● **REQUIRED TASK**: Reproduce only the lines from the one containing "Write the FreeCAD" through the one containing "# middle of the back.", exactly as written and with both ends included.
* * *
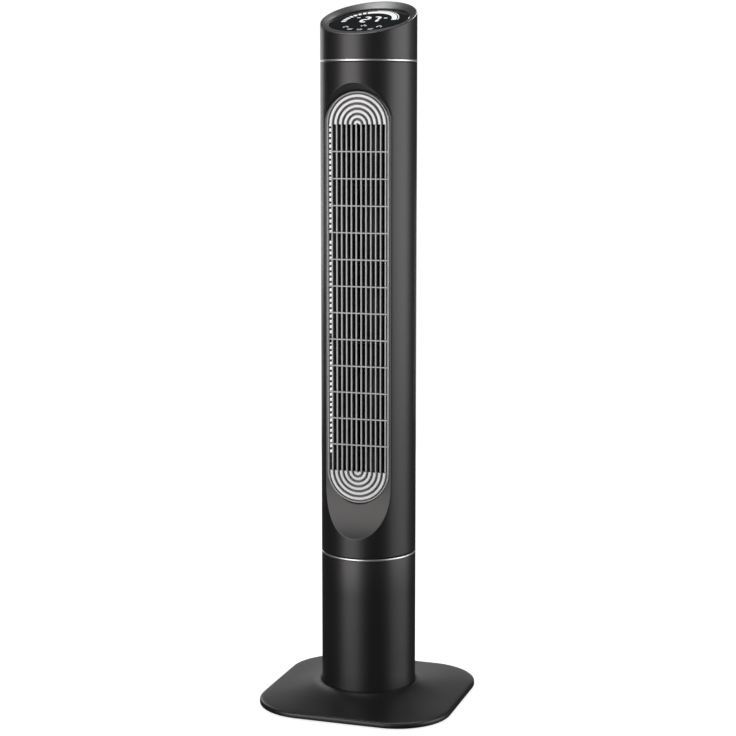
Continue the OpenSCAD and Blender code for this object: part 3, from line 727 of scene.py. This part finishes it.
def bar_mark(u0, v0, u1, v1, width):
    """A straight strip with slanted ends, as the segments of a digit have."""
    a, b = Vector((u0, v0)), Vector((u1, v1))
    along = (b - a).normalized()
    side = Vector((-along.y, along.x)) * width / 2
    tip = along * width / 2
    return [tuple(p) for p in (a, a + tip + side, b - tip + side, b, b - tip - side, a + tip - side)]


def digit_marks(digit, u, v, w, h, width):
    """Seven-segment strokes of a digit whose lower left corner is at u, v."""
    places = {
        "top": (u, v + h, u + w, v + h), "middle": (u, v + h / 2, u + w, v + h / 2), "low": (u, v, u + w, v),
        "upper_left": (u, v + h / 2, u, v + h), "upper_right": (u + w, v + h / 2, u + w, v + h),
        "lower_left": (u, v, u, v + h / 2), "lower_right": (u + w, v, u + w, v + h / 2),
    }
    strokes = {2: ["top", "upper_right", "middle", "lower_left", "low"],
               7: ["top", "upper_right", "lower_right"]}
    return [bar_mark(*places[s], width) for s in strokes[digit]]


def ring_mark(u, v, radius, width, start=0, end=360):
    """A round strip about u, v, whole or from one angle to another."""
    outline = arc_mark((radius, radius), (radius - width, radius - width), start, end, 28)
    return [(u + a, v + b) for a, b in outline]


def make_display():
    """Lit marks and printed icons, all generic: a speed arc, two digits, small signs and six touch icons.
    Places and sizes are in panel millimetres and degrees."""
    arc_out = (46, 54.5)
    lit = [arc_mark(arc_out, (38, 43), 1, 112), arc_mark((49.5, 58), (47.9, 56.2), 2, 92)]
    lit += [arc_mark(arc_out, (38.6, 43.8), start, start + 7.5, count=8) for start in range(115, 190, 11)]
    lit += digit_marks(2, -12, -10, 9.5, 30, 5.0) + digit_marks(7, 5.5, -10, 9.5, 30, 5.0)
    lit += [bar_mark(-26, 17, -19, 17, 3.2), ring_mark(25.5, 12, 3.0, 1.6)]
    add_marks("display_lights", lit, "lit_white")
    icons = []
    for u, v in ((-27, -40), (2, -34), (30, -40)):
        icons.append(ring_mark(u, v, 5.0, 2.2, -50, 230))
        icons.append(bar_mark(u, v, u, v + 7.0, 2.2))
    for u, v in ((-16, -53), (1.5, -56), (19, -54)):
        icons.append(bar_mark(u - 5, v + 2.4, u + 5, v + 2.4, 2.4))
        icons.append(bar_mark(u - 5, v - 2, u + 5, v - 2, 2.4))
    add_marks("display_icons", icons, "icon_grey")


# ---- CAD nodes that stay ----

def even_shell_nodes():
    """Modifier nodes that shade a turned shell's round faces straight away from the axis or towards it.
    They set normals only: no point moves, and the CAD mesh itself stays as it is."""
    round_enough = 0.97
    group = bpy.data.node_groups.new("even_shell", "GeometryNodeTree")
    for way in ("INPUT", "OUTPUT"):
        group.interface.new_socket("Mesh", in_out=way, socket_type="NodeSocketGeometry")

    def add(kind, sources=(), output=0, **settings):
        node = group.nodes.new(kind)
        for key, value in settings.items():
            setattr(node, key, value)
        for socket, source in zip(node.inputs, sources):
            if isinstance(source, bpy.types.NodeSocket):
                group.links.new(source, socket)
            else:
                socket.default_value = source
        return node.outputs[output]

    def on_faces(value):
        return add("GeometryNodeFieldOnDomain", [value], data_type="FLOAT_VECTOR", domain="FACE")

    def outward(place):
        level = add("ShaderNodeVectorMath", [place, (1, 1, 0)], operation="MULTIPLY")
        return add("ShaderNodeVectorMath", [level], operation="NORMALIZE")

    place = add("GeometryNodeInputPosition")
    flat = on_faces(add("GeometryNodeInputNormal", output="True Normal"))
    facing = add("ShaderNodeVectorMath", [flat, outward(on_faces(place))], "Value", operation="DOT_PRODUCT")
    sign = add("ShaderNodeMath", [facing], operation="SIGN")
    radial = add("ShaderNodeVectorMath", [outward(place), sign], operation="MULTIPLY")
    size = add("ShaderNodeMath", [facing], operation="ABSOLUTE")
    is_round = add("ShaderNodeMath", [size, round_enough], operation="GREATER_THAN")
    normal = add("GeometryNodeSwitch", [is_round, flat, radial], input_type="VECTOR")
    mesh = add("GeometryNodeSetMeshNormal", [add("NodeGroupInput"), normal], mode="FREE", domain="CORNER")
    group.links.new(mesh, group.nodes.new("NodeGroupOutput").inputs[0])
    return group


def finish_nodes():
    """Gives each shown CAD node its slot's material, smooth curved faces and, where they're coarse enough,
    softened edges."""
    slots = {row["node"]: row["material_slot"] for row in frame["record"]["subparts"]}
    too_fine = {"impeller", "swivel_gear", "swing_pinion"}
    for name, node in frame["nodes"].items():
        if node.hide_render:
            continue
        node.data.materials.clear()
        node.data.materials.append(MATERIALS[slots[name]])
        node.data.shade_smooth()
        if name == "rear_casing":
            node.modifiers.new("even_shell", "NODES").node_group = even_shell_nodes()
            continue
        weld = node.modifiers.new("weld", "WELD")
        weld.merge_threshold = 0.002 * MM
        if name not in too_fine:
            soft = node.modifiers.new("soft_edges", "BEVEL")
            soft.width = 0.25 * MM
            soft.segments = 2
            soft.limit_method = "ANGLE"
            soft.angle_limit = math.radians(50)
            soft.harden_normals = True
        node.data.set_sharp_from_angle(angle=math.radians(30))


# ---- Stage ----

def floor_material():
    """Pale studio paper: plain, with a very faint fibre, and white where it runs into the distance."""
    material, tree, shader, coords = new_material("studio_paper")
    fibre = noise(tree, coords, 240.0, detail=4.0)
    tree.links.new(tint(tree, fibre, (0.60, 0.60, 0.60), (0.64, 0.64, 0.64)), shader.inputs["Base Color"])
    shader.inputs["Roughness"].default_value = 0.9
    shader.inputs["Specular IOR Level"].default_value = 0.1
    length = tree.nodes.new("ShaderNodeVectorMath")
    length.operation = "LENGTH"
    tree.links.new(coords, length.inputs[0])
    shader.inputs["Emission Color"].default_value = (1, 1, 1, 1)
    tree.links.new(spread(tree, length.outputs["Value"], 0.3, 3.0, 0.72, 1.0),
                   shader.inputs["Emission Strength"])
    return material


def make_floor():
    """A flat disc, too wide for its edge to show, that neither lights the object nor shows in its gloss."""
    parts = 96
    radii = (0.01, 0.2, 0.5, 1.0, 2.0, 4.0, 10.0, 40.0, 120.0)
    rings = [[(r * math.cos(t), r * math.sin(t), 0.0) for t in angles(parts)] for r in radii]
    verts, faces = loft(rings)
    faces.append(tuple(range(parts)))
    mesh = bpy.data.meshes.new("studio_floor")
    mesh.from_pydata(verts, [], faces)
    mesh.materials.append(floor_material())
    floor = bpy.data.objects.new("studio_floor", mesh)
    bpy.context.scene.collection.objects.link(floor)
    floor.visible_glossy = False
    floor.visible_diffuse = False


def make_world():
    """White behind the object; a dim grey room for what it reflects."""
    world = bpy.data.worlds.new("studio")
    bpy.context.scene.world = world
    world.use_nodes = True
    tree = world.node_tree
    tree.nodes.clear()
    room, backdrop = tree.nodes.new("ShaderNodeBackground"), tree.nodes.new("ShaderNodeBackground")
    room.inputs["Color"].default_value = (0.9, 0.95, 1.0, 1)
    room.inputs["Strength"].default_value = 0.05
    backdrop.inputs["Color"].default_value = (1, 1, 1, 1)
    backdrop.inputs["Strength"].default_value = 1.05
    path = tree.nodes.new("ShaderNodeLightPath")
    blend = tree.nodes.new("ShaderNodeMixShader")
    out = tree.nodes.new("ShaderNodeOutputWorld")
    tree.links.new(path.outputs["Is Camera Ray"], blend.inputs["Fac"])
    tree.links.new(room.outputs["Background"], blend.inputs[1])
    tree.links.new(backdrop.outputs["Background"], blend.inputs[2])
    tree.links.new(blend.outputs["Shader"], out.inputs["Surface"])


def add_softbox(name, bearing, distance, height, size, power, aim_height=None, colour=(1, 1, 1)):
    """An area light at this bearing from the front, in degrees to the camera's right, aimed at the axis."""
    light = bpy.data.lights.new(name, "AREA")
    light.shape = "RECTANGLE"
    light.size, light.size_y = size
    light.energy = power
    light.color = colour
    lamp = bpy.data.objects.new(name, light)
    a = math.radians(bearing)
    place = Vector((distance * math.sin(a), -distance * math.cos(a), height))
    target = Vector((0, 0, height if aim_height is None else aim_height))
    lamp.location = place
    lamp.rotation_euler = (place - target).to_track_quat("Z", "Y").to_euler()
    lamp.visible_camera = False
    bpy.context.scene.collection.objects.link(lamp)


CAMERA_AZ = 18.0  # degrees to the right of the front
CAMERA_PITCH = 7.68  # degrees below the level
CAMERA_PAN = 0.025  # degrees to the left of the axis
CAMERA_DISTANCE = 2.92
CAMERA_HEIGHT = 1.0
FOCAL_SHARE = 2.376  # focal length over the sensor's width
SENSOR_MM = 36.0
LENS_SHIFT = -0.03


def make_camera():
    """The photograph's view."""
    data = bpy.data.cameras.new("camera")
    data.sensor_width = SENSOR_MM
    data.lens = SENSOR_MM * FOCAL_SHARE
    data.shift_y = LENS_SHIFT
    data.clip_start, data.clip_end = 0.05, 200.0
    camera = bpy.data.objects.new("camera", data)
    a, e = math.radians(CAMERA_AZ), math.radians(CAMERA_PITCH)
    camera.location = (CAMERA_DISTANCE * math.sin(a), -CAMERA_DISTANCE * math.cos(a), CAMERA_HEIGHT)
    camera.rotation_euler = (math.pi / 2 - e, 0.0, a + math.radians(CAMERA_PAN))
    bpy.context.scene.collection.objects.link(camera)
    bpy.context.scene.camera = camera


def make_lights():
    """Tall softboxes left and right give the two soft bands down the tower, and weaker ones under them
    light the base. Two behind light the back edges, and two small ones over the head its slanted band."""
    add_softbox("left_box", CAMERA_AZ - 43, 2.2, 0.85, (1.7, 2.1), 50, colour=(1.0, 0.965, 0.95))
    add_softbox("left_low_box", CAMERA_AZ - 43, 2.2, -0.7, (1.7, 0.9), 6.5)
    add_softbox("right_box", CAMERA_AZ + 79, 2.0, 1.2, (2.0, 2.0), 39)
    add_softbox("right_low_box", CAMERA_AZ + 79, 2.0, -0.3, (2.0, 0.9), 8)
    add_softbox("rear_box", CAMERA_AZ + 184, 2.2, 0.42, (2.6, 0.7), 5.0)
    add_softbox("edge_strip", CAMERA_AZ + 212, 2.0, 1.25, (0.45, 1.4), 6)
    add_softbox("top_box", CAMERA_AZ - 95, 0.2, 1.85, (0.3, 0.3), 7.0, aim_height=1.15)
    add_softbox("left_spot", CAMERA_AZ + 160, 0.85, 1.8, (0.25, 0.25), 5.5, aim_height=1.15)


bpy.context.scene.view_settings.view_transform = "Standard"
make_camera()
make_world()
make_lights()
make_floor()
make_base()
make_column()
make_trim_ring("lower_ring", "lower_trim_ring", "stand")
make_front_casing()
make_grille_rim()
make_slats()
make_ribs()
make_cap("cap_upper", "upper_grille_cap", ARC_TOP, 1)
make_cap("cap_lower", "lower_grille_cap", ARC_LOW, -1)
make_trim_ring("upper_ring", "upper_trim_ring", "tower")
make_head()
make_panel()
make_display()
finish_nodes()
* * *
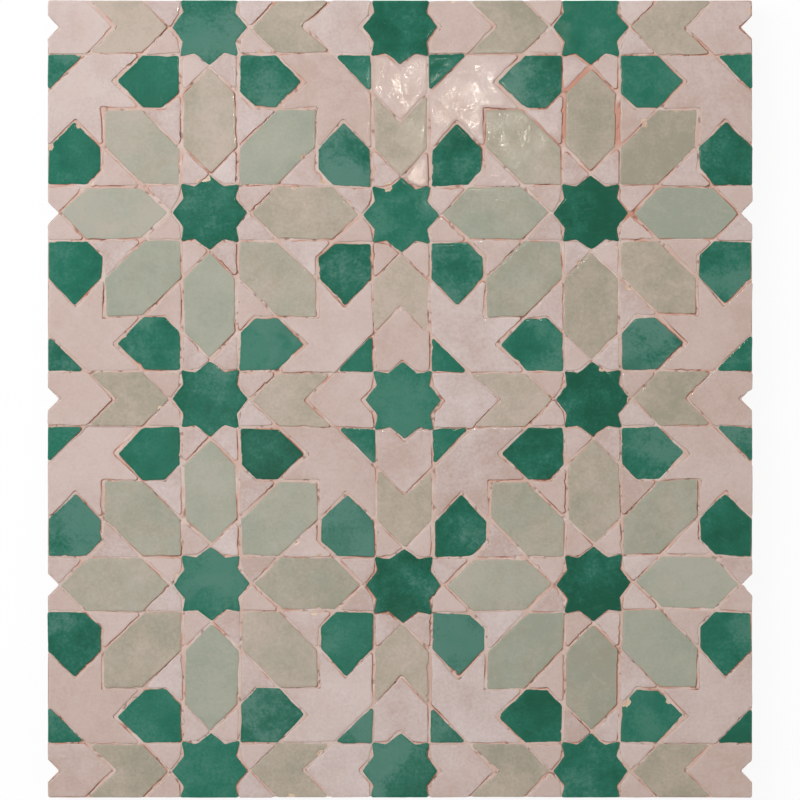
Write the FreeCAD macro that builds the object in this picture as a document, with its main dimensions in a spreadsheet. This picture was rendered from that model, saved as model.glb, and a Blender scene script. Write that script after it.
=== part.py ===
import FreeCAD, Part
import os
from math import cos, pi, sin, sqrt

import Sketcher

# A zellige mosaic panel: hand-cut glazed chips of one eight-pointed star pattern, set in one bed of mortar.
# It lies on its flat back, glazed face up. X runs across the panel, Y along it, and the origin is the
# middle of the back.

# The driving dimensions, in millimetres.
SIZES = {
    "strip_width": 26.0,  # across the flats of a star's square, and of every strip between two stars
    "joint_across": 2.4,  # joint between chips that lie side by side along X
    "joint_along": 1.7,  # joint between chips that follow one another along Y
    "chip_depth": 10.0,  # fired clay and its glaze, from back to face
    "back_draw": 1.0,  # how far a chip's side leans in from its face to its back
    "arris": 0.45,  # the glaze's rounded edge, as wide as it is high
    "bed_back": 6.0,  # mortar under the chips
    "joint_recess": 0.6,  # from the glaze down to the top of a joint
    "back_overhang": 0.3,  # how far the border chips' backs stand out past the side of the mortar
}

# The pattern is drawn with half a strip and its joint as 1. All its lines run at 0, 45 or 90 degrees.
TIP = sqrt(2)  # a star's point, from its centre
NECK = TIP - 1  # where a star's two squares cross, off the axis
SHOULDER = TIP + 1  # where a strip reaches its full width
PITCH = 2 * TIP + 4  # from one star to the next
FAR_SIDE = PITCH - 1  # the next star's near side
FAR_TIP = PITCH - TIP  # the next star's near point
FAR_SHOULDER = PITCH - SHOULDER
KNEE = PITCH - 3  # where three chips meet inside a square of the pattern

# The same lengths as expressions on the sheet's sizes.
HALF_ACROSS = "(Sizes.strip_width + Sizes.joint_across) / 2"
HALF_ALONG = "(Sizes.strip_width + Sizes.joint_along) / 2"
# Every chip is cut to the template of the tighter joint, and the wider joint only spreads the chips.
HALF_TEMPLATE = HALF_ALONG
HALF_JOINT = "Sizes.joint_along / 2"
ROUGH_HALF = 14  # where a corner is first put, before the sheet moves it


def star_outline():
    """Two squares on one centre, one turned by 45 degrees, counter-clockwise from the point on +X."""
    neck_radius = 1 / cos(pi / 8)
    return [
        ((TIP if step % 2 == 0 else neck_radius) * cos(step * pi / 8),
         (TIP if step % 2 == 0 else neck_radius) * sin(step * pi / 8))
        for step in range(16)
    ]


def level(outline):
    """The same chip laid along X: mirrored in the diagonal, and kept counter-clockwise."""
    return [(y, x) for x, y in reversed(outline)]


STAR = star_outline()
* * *
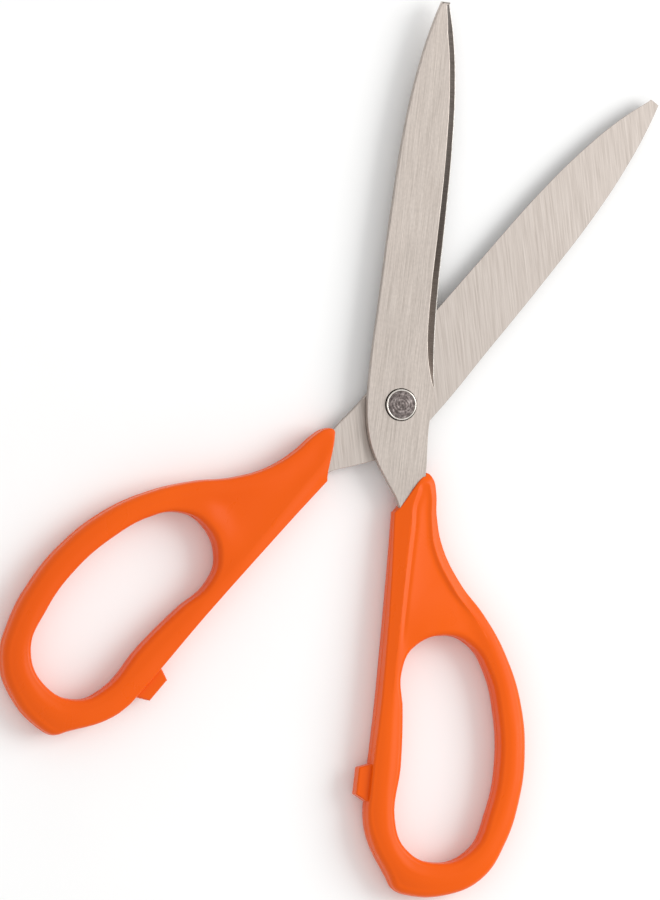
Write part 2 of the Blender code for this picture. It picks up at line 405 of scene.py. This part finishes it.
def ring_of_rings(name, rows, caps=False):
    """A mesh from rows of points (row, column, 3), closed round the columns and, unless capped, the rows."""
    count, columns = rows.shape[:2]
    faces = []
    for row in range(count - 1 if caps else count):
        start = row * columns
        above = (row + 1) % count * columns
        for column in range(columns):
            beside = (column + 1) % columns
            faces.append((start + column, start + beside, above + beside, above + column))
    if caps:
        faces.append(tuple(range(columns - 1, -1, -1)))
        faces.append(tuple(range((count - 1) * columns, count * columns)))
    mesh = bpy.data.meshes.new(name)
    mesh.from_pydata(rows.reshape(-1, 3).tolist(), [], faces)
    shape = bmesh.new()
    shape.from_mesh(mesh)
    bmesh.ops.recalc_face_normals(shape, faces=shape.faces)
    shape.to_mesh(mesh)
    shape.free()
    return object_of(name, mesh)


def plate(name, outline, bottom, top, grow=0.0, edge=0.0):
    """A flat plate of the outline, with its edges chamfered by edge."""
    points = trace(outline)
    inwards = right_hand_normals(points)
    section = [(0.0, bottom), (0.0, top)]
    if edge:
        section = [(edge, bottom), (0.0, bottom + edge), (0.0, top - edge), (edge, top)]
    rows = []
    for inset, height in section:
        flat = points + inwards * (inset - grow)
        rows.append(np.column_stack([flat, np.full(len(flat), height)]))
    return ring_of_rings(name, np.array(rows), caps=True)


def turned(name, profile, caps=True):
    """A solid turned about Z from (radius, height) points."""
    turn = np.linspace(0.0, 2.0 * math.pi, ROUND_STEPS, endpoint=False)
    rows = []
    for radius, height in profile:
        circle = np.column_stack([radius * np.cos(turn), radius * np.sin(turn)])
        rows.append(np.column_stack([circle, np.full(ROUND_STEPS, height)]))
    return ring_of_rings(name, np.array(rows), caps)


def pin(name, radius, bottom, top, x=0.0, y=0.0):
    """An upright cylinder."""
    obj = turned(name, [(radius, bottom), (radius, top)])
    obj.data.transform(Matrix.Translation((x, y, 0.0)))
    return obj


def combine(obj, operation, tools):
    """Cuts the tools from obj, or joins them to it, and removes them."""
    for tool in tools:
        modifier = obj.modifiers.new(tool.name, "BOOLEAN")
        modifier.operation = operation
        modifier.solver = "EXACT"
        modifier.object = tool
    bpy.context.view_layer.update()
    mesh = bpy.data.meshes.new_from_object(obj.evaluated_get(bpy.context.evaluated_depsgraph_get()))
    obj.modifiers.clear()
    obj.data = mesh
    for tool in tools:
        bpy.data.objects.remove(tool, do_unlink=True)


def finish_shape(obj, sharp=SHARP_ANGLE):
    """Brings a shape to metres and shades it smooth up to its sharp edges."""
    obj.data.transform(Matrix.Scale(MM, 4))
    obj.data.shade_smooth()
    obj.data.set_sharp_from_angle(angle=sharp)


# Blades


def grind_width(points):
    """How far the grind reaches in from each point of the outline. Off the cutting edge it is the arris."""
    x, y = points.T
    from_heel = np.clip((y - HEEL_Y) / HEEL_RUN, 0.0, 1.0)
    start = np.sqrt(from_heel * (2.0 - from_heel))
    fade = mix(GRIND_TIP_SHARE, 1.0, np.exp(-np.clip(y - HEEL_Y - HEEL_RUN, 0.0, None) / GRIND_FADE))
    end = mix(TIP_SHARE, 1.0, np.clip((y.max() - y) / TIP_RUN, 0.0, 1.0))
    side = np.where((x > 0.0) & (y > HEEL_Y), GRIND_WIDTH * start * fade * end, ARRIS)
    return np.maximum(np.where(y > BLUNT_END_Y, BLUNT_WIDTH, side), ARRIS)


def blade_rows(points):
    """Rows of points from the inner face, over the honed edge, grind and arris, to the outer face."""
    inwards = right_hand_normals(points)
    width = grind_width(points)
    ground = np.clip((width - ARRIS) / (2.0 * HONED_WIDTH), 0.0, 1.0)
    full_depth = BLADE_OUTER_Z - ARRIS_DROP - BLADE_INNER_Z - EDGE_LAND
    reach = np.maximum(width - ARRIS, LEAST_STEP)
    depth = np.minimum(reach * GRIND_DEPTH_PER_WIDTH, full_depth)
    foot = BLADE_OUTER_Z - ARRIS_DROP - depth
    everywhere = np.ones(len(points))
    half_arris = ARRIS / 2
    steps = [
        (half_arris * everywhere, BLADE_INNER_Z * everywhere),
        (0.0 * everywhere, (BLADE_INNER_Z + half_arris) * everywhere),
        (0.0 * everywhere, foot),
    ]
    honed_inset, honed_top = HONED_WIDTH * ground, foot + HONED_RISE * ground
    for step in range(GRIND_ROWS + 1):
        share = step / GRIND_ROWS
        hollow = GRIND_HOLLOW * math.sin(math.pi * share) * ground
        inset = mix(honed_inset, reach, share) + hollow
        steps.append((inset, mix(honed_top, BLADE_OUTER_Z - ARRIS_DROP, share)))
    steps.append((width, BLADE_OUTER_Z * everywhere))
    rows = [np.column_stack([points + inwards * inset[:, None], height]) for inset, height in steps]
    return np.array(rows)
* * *
● **WRITTEN RESPONSE**:
Write the FreeCAD macro that builds the object in this picture as a document, with its main dimensions in a spreadsheet. This picture was rendered from that model, saved as model.glb, and a Blender scene script. Write that script after it.
=== part.py ===
import FreeCAD, Part
import os
from math import cos, pi, sin, sqrt

import Sketcher

# A zellige mosaic panel: hand-cut glazed chips of one eight-pointed star pattern, set in one bed of mortar.
# It lies on its flat back, glazed face up. X runs across the panel, Y along it, and the origin is the
# middle of the back.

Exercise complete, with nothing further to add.